Losing the peg – at the end of the day, most algorithmic stablecoins are a faith-based concept. If the user base does not believe in the system then it can crash and burn. This was evident by the Luna collapse as shown below.

The ugly

To highlight the ugly side of algorithmic stablecoins let’s look at the most notable example, Luna:

Terra luna (UST) – this is by far one of the biggest cryptocurrency exploits in history. From big hedge funds like 3AC to your average retail investor, everyone was affected.

So what caused it? Ultimately, this was caused by the depeg of the algorithmic stablecoin UST. Arbitrageurs were redeeming UST for Luna at discounted prices.
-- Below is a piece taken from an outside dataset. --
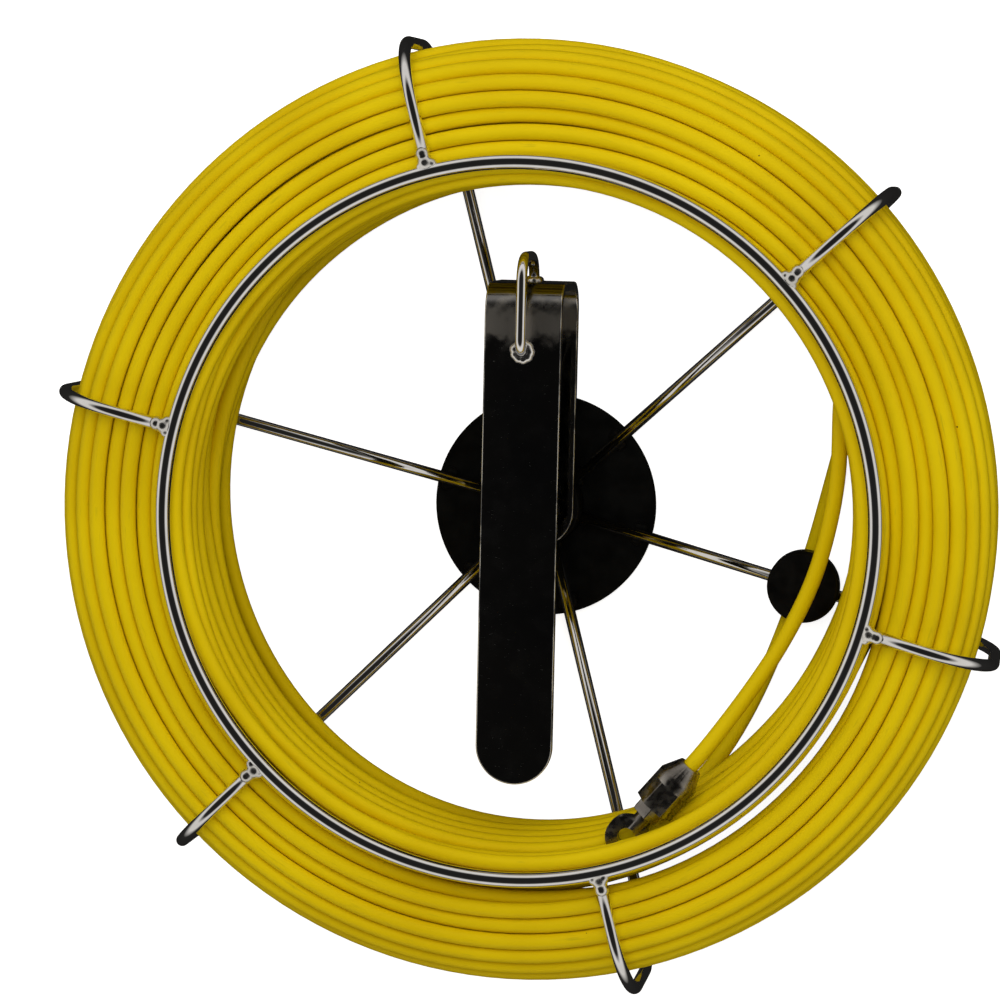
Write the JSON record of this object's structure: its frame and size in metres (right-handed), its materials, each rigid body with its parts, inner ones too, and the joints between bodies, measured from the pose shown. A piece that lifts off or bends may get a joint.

This meant that the circulating supply of Luna was hyper inflating. As it continued to decline more people panicked. 

Consequently, a bank run type event occurred driving both cryptocurrencies to zero. Overall, over $50 billion was lost in this incident. If you want to learn more about cryptocurrency exploits, click here.


Overall, algorithmic stablecoins are an interesting experiment. From decentralized finance to cross-border payments they have several use cases.

However, the technology is not without its risks. As shown by Terra luna it is still a fragile concept. Nevertheless, I am optimistic that this technology will only become more resilient with time. I hope you found this article useful and thanks for reading.